SLJ: How did the four of you come together to write this? What inspired the collaboration?

AS: I had an idea of a story told from four alternating viewpoints of four kids and an adventure in an airport during a thunderstorm. The four of us authors have known each other for years. We’d all been involved with the middle grade anthology Once Upon An Eid, and I was so thrilled when we could all take this seed of an idea and grow it into a story together.

SLJ: What was the writing process like? Did you outline together? Did you write individually, a chapter at a time, and then confer?

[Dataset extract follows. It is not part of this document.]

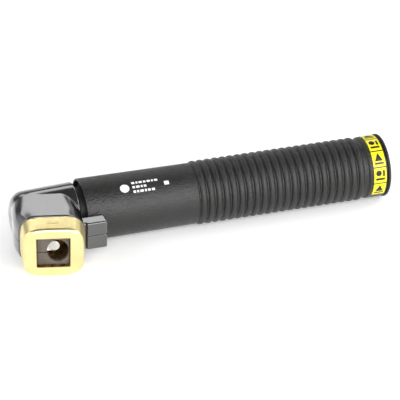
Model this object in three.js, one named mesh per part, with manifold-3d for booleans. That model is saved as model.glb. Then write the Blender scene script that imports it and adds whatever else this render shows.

Jamilah Thompkins-Bigelow: This kind of collaboration required A LOT of meetings! We met virtually to brainstorm, outline and re-outline, and discuss chapters as we went, and we critiqued each other’s chapters in between those meetings. We were Zoom-ing biweekly during the heaviest drafting and revision stages, but it was fun to talk through the story together and laugh at our characters’ antics. It was also affirming to hear what was going well. Writing is so solitary, so having this almost immediate feedback was a definite welcome change from the typical. Additionally, every time we wrote a chapter that meant three other chapters were being written. It was cool seeing the novel develop so quickly! And because we were revising every four chapters, our first draft was pretty crisp.

SLJ: Along the same vein, did you develop the characters together? What about the dynamics among characters and their relationships? How did you make that work?

JT: As the story seed came from Aisha, the initial character ideas came from her, too. However, these character descriptions started out as just maybe one sentence. Picking from these characters and then fully developing them and making them our own was a fun creative writing exercise. The character I picked was simply a cool kid who loses his sister in the airport. I loved then building on that to create Feek Stiles, a 12-year-old sneaker enthusiast and budding spoken word artist, whose desire to hang out more with his celebrity-poet father is thwarted by having to babysit his kid sister.

As we wrote, we started to notice some natural alliances forming between characters and some natural conflicts as well. While we included moments of tension between the characters, we wanted them to all form authentic bonds. Thinking through how to bring them all together when they were so different was one of the things I loved about the drafting experience.

SLJ: How did you feel when you saw the cover for the first time? Did you have to go through several iterations before you arrived at this one? How did you know that you finally had the right one?

AS: We love the cover so much! No matter how the adage goes, we can’t help but judge books by their coverand this cover captures the heart of the story we are telling. Very grateful to Celia Krampien for relaying the intrigue and drama to come within the pages from the storm, to the kids on the search, and the ever-so-subtle flicker of a tail. Celia presented us with several wonderful options and it was hard to choose which one we loved the most (a good problem to have). Ultimately, we loved the action-oriented nature of the cover, and those of us with kids in the middle grade reader target audience also asked them to weigh in as well! 

The cover also introduces young readers to the characters in this story: social media aspiring Nora, animal advocate Hanna, poet Feek, and slightly nervous karate aficionado Sami.

SLJ: Grounded touches on such a wide range of issues relevant to young people today. How do you envision librarians and educators sharing this text with their students?

JT: We hope that librarians and educators will suggest this book to the kid who simply needs an escape. Or that they’ll read a chapter aloud each day as a special treat and break. While our four main characters contend with important issues as we all do, their stories within Grounded are really about letting loose and having a fun adventure with complete strangers. They learn lessons about who they are and how to get along with one another, but ultimately this book is a fun romp at night in a big open, but often, restricted space. Early on in the book, one character wonders, “What’s it like to go out and search an airport at night?” We’re hoping kids will be intrigued by imagining that and have just as much fun finding the answer as we did.